Technology defenses can only go so far, according to J. William Gurley, who writes that governments must go further to combat what has become a major bane of corporate networks.

    One likes to believe in the freedom of music,
    But glittering prizes and endless compromises
    Shatter the illusion of integrity.

    --Rush, "The Spirit of Radio"

    Between 5 p.m. Friday and 8 a.m. Monday I received 151 pieces of spam, or e-mail junk mail, in my corporate in-box. As you might guess, my e-mail address is completely--and I fear permanently--polluted.

    What I once considered to be just a mild nuisance is now a genuine drain on daily productivity. I probably spend 20 to 30 minutes a day evading spam, and this is up from maybe one or two minutes a year ago.

    Spam is fast becoming an epidemic. Brightmail, one of the leading providers of spam-fighting technology systems, estimates that the percentage of incoming e-mails considered junk has more than doubled since September to well over 15 percent of all e-mail. Research house Gartner estimates that spam increased at least fivefold in 2001.

    Left unchecked, spam will undoubtedly cost corporations billions of dollars in lost productivity and squandered IT resources. Overzealous and overly clever electronic marketers are desperately compromising this highly efficient, new corporate communication medium of e-mail.

    Nature of the threat
    Why is spam such a problem? The most relevant answer to that question is pure economics. The cost to send an incremental e-mail is fast approaching $0.00. With no variable costs, the e-marketer is encouraged to send as many solicitations as it possibly can--there is no diminishing marginal return as you might experience in direct mail or telemarketing.

    Moreover, e-mail lists can be replicated with mind-numbing simplicity, and as a result, there are several places on the Web where you can buy a CD of more than 10 million e-mail addresses for under $200. Lastly, thousands and thousands of e-mail servers are unknowingly being used as hosts for spam assaults due to a problem known as "open relays." By bouncing their offers off these ill-programmed hosts, parasitic solicitors simultaneously reduce their costs as well as their likelihood of being caught.

    Left unchecked, spam will undoubtedly cost corporations billions of dollars in lost productivity and squandered IT resources.
    The first and most common spam prevention advice is to educate employees with regards to proper e-mail user behavior. This is like telling someone that learning to swim will be helpful in the event of a tsunami.

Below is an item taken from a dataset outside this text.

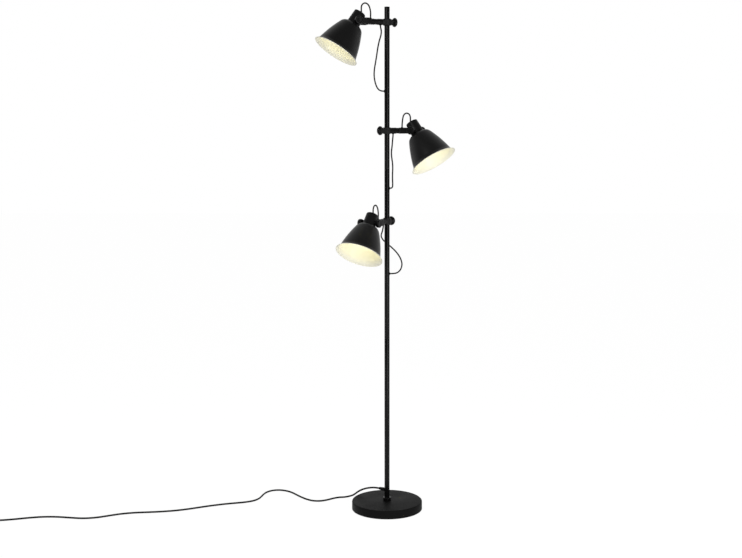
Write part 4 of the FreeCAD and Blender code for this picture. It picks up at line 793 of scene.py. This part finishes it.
# How far each lead comes straight out of the pole, its climb as places on the
# lamp, and its loop as places on the arm, along it and up.
LEADS = {
    "top": (19.0, [
        (-29.0, -0.4, 1300), (-35.4, -1.2, 1316), (-38.8, -2.4, 1335), (-38.2, -3.4, 1355),
        (-34.6, -4.2, 1375), (-30.8, -5.0, 1397), (-27.8, -5.8, 1419), (-23.2, -6.6, 1440),
        (-17.9, -7.2, 1456), (-16.7, -7.4, 1469)], [
        (52.7, 17.0), (52.4, 25.5), (53.6, 33.6), (55.6, 40.8), (58.7, 47.2), (64.2, 52.3),
        (71.7, 53.3), (78.3, 49.8), (81.8, 43.2), (82.2, 35.5)]),
    "middle": (13.2, [
        (16.9, -0.3, 1005.3), (17.2, -1.6, 1013.5), (16.6, -3.2, 1026), (16.4, -5.4, 1043),
        (17.4, -7.6, 1061), (16.6, -9.2, 1078), (13.9, -10.2, 1095), (12.9, -11.0, 1111),
        (15.4, -11.4, 1129), (16.4, -11.6, 1143)], [
        (53.1, 16.5), (53.7, 25.0), (54.8, 33.0), (56.2, 39.8), (58.4, 45.8), (63.9, 50.8),
        (71.4, 51.8), (78.0, 48.3), (81.5, 41.7), (82.0, 34.6)]),
    "bottom": (19.0, [
        (31.0, 0.4, 743), (41.4, 1.4, 752), (46.4, 3.0, 767), (43.7, 5.4, 782),
        (36.4, 8.6, 796), (26.8, 12.4, 808), (15.4, 15.6, 819), (3.4, 16.8, 829),
        (-7.6, 14.2, 838), (-14.6, 8.0, 847), (-18.0, -0.8, 855), (-17.4, -9.4, 863),
        (-13.7, -15.4, 873)], [
        (52.3, 16.8), (51.6, 25.4), (52.8, 33.4), (54.9, 40.2), (58.3, 46.3), (63.8, 51.3),
        (71.1, 52.3), (77.7, 48.9), (81.1, 42.3), (81.9, 34.6)])}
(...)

    For starters, if your e-mail address has ever been posted anywhere on the Web, you likely already have a significant spam problem. Web "spiders" electronically crawl the Web and assemble e-mail address lists that are fast-included on the above-mentioned CDs. Other spammers simply "guess" as to what your e-mail address might be by appending a common name to a popular domain. I would hate to see how much spam john@aol.com has to comb through.

    Another common trick is to include in a spam solicitation instructions for "unsubscribing" from a list. When users do unsubscribe, the spammer knows this is a live address--now your address is sold for a premium to direct marketers. Remember, it only takes one misstep for your address to be completely compromised due to the ease of electronic replication.

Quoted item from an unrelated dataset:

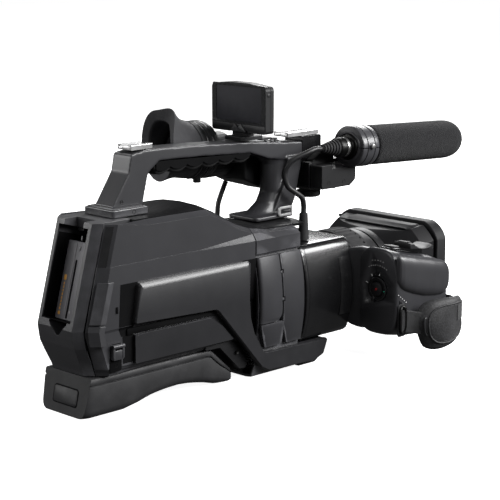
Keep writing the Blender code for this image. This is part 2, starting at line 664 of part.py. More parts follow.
def clamp_half(name, forward, start):
    """Half of the clamp ring from an angle on, parted on the plane through the microphone's axis."""
    across, above = Vector((0, 1, 0)), Vector(mic_frame(0, 0, 1)) - Vector(mic_frame(0))
    centre = Vector(mic_frame(-21))
    section = [(28, CLAMP_RADIUS), (2, CLAMP_RADIUS), (2, CLAMP_BORE), (28, CLAMP_BORE)]
    steps = 16
    rings = []
    for k in range(steps + 1):
        angle = start + PARTING + (math.pi - 2 * PARTING) * k / steps
        out = across * math.cos(angle) + above * math.sin(angle)
        rings.append([centre + forward * height + out * radius for height, radius in section])
    return loft(name, rings)


# ---------------------------------------------------------------- lens and hood

def lens():
    forward = (1, 0, 0)
    axis = (0, LENS_Y, LENS_Z)
    r = BARREL_RADIUS
    turned("lens_barrel", [(r - 2, 386), (r - 0.5, 384.5), (r - 0.5, 375.4), (r - 2, 374.6), (r - 2, 373),
                           (r, 372.2), (r, 322), (r - 3, 321), (r - 3, 290), (r - 6, 290), (r - 6, 386)],
           axis, forward, CASE, 48, closed=True)
    z = ZOOM_RADIUS
    turned("zoom_ring", [(z - 1, ZOOM_TO), (z, ZOOM_TO - 1), (z, ZOOM_FROM + 1), (z - 1, ZOOM_FROM),
                         (r + 0.4, ZOOM_FROM), (r + 0.4, ZOOM_TO)], axis, forward, RUBBER, 48, closed=True)
    turned("front_lens", [(0, 372), (14, 370.8), (26, 366.8), (36, 359), (38, 356.6), (38, 353), (0, 353)], axis,
           forward, GLASS, 32)
    box("sensor_block", (262, LENS_Y - 20, LENS_Z - 16), (281, LENS_Y + 20, LENS_Z + 16), DARK)
    box("main_board", (70, -2, 52), (225, 0, 128), BOARD)


def hood():
    y, z = LENS_Y, LENS_Z
    w, h = HOOD_HALF_WIDTH, HOOD_HALF_HEIGHT
    rings = [oval(HOOD_FROM, y, z, 42.4, 42.4, 2, 48), oval(HOOD_FROM + 9, y, z, 45, 43, 2.3, 48),
             oval(HOOD_STEP - 2, y, z, w - 8, h - 9, 5, 48), oval(HOOD_STEP, y, z, w - 3, h - 5, 6, 48),
             oval(421, y, z, w - 1.5, h - 1.8, 6.5, 48), oval(421.4, y, z, w - 2.4, h - 2.8, 6.5, 48),
             oval(422.8, y, z, w - 2.4, h - 2.8, 6.5, 48), oval(423.2, y, z, w, h, 6.5, 48),
             oval(HOOD_TO - 1.5, y, z, w, h, 6.5, 48), oval(HOOD_TO, y, z, w - 1.5, h - 1.5, 6.5, 48),
             oval(HOOD_TO, y, z, 50, SHUTTER_HALF + 6, 6.5, 48),
             oval(SHUTTER_X + 2, y, z, 48, SHUTTER_HALF + 3.6, 8, 48),
             oval(SHUTTER_X + 1.9, y, z, 57, 40, 7, 48), oval(HOOD_STEP + 3, y, z, 57, 40, 6, 48),
             oval(HOOD_FROM + 9, y, z, 40, 38, 2.3, 48), oval(HOOD_FROM, y, z, 40, 40, 2, 48)]
    loft("hood", rings, hollow=True)
    for name, side in (("upper_shutter", 1), ("lower_shutter", -1)):
        hinge = LENS_Z + side * (SHUTTER_HALF + 1)
        low, high = sorted((hinge - side * 0.6, hinge + side * 0.6))
        box(name, (SHUTTER_X - 25.6, y - 46, low), (SHUTTER_X, y + 46, high), DARK,
            pivot=(SHUTTER_X, y, hinge))
    slab("shutter_lever", [(410, 76, 3), (410, 68, 3), (420, 66.5, 3), (420, 77.5, 3)], "y",
         LENS_Y + w + 0.4, LENS_Y + w + 4, RUBBER, steps=2, pivot=(417, LENS_Y + w, 72))


# ---------------------------------------------------------------- hand grip and belt

def grip():
    outer = GRIP_OUTER
    rings = []
    for x, top, bottom, inner, shrink in ((GRIP_REAR, 113, 28.5, GRIP_INNER, 1.5),
                                          (GRIP_REAR + 2, 114, 27.4, GRIP_INNER, 0),
                                          (350, 107.5, 22, GRIP_INNER, 0), (375, 102.5, 20, GRIP_INNER, 0.4),
                                          (386, 100, 21, -59, 1), (396, 96, 24, -74.5, 2),
                                          (404, 91, 30, -75.5, 5), (409, 84, 40, -77, 9)):
        middle, half = (inner + outer) / 2, (inner - outer) / 2
        rings.append(oval(x, middle, (top + bottom) / 2, half - shrink, (top - bottom) / 2, 3.4, 32))
    shell = loft("grip_casing", rings)
    dish = rod("mode_dial_dish", (GRIP_REAR - 5, -82, 73.4), (GRIP_REAR + 3, -82, 73.4), 12.4, cutter=True,
               sides=28)
    cut(shell, dish)
    palm_rings = []
    for x, top, bottom, depth in ((GRIP_REAR + 3, 104, 77, 2.4), (GRIP_REAR + 6, 106, 72, 4),
                                  (345, 103.4, 67, 4.6), (375, 98, 60, 4.4), (396, 92, 57, 3.2),
                                  (407, 85, 60, 1)):
        middle, tall = (top + bottom) / 2, (top - bottom) / 2
        seat = outer - 0.35
        palm_rings.append([(x, seat, middle + tall), (x, seat - depth * 0.7, middle + tall * 0.86),
                           (x, seat - depth, middle + tall * 0.4), (x, seat - depth, middle - tall * 0.4),
                           (x, seat - depth * 0.7, middle - tall * 0.86), (x, seat, middle - tall)])
    loft("palm_cover", palm_rings)
    turned("power_ring", [(11.8, 1.7), (11.8, -1.6), (7.8, -1.6), (7.8, 1.7)], (GRIP_REAR + 1, -82, 73.4),
           (1, 0, 0), DARK, 28, closed=True)
    rod("record_button", (GRIP_REAR + 1.2, -82, 73.4), (GRIP_REAR - 1.6, -82, 73.4), 7.2, DARK, sides=24,
        pivot=(GRIP_REAR + 1, -82, 73.4))
    box("photo_button", (336, -88, 111.6), (346, -76, 114), turn=((341, -82, 112), "Y", math.radians(12)))
    rocker = slab("zoom_rocker", [(352, 110.6, 1), (388, 105.4, 1), (389.4, 109.6, 1.5), (376, 110.6, 3),
                                  (364, 112.4, 3), (354, 116.6, 1.5)], "y", -97, -75, steps=2,
                  pivot=(370, -86, 108))
    bevel(rocker, 0.8, 1)
    belt_pad()


def belt_pad():
    """The hand belt's pad, a curved leaf that stands off the grip with room for a hand."""
    rings = []
    for k in range(9):
        t = k / 8
        x = 336 + 66 * t
        bow = math.sin(math.pi * t)
        y = -113 - 15 * bow ** 0.8
        top, bottom = 60 + 6 * bow - 4 * t, 30 - 17 * bow + 3 * t
        thick = 5 + 1.5 * bow
        middle, tall = (top + bottom) / 2, (top - bottom) / 2
        rings.append([(x, y, middle + tall), (x, y - thick * 0.5, middle + tall * 0.96),
                      (x, y - thick, middle + tall * 0.6), (x, y - thick, middle - tall * 0.6),
                      (x, y - thick * 0.5, middle - tall * 0.96), (x, y, middle - tall)])
    loft("belt_pad", rings, RUBBER)


body()
battery()
covers()
left_controls()
handle()
monitor()
viewfinder()
xlr_adaptor()
microphone()
lens()
hood()
grip()
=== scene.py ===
"""Looks of the shoulder-mount camcorder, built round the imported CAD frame.

Shapes are given in the design's millimetres: +X forward along the lens, +Y to the left, +Z up, with y = 0 on the
handle's centre plane and z = 0 on the surface that the camcorder stands on. at() turns them into frame metres.
"""
import math

import bmesh
import bpy
from mathutils import Matrix, Vector


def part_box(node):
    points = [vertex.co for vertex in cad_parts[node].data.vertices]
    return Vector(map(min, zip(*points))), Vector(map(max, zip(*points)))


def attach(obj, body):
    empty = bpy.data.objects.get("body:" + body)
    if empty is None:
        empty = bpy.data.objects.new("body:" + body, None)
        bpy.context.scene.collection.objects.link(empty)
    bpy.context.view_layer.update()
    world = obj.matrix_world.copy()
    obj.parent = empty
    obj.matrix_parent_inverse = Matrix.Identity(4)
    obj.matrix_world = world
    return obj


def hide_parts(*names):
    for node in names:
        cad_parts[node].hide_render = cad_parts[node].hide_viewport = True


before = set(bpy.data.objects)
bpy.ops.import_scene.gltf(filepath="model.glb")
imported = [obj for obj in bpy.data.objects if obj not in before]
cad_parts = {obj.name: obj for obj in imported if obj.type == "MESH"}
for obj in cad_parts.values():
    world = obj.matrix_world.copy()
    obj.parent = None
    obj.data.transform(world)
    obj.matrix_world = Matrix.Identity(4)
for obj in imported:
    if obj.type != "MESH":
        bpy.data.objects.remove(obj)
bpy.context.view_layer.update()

MM = 0.001
HOOD_FRONT = 438                     # design x of the hood's front face
BODY = "camcorder_body"

GRIP_LOW, GRIP_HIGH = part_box("handle_grip")
ORIGIN = Vector((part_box("hood")[1].x - HOOD_FRONT * MM, GRIP_LOW.y / 2 + GRIP_HIGH.y / 2, 0))
TO_FRAME = Matrix.Translation(ORIGIN) @ Matrix.Diagonal((MM, MM, MM, 1))


def at(x, y, z):
    return TO_FRAME @ Vector((x, y, z))


# ---------------------------------------------------------------- camera, stage and light

CAMERA_PLACE = (-856.3, -1081.7, 425.6)
CAMERA_AZIMUTH, CAMERA_ELEVATION = 45, 11.5      # degrees
CAMERA_LENS = 115.34
WORLD_LIGHT = 0.075                  # strength of the white world for every ray but the camera's
FLOOR_DROP = 0.0006
LAMPS = (
    # name, place and aim in metres, width, watts, height
    ("key", (0.35, -1.35, 1.15), (0, 0, 0.1), 1.3, 36, 0.7),
    ("side", (1.15, -1.2, 0.78), (0, 0, 0.1), 1.1, 34, 0.55),
    ("tail", (-1.25, 1.2, 0.62), (-0.1, 0, 0.1), 0.9, 9, 0.5),
    ("back", (0.2, 0.9, 1.2), (0, 0, 0.15), 1.6, 7, 0.4),
    ("rear", (-1.7, 0.35, 0.9), (-0.2, 0, 0.1), 0.9, 9, 0.9),
    ("front", (1.5, 0.9, 0.9), (0.1, 0, 0.1), 0.9, 14, 0.6),
)


def camera():
    data = bpy.data.cameras.new("camera")
    data.lens = CAMERA_LENS
    data.sensor_width = 36
    data.clip_start = 0.05
    data.clip_end = 30
    obj = bpy.data.objects.new("camera", data)
    bpy.context.scene.collection.objects.link(obj)
    azimuth, elevation = math.radians(CAMERA_AZIMUTH), math.radians(CAMERA_ELEVATION)
    ahead = Vector((math.sin(azimuth) * math.cos(elevation), math.cos(azimuth) * math.cos(elevation),
                    -math.sin(elevation)))
    obj.location = at(*CAMERA_PLACE)
    obj.rotation_euler = ahead.to_track_quat("-Z", "Y").to_euler()
    bpy.context.scene.camera = obj


def lamp(name, place, aim, width, watts, height):
    data = bpy.data.lights.new(name, "AREA")
    data.shape = "RECTANGLE"
    data.size = width
    data.size_y = height
    data.energy = watts
    obj = bpy.data.objects.new(name, data)
    bpy.context.scene.collection.objects.link(obj)
    obj.location = place
    obj.rotation_euler = (Vector(aim) - Vector(place)).to_track_quat("-Z", "Y").to_euler()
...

    Once you realize the futility of the "user behavior" defense, you or your corporation will likely seek out a technical solution to this problem. Several companies sell e-mail filter technologies, which help identify unwanted e-mails by recognizing key phrases or by helping you manage a list of perpetrators. With these mundane solutions it is impossible to keep up with the spammers--it's like cutting the lawn with nail clippers.

    More sophisticated solutions run large data centers and analyze messages sent to a large number of locations on the Internet. With this global knowledge, these companies are better suited to recognize spammers using large lists across several ISPs and domains. Brightmail is generally considered the leader in this category.

    While these technology solutions can help reduce the problem, I am not convinced that they can solve the problem outright. The reason is something known as a "false positive." These nondeterministic solutions are built to make a best guess as to whether or not an e-mail is indeed spam.

    A possible way out?
    The problem with this educated guessing is that eventually you make a mistake. If one or two pieces of spam are allowed to pass, no real harm is done. However, if you mistakenly identify a "real" e-mail as spam and delete it, you have a major problem in the corporate world. Imagine what happens when your company misses a key sales opportunity because the SpamNoMore software guessed incorrectly. The software is removed--that's what happens. This zero false-positive hurdle creates a real dilemma, and any company that can solve it will likely make millions.

    The cost to send an incremental e-mail is fast approaching $0.00. With no variable costs, the e-marketer is encouraged to send as many solicitations as it possibly can.
    With legislation as a possible solution, one could wonder why we even need a technology solution. Consider that our government could depend on each and every company to protect itself from murder and theft by requiring them to defend all of their locations with armed guards.

    It is simply more efficient to make these things illegal and rely on our public police for enforcement. The same is true for spam. With the exponential rise of spam, its obvious impact on corporate productivity, and its relative uselessness within the corporate setting, members of the Senate and Congress should act swiftly and vigorously to put an end to spam.

    There are proposed bills in front of the House and the Senate, but they all fall short of what is truly needed. Ironically, most government officials have moved to Web-based contact forms on their Web sites instead of disclosed e-mail addresses. Clearly, they know of the problem; let's just see if they have the guts to take care of it.

    Of course, legislation is just the first step, with enforcement being the second. The government must not only pass desperately needed legislation, but also simultaneously and ruthlessly prosecute offenders. Additionally, as spam is a global problem, not a U.S. problem, our government will need to work with other countries to completely stop the abuses.

    E-mail is fast becoming the preferred communication medium for many corporations. Moreover, e-mail is also the baseline for many new cross-company work-flow applications. We simply cannot allow a bunch of Viagra ads to put a dent in the evolution of the global economy.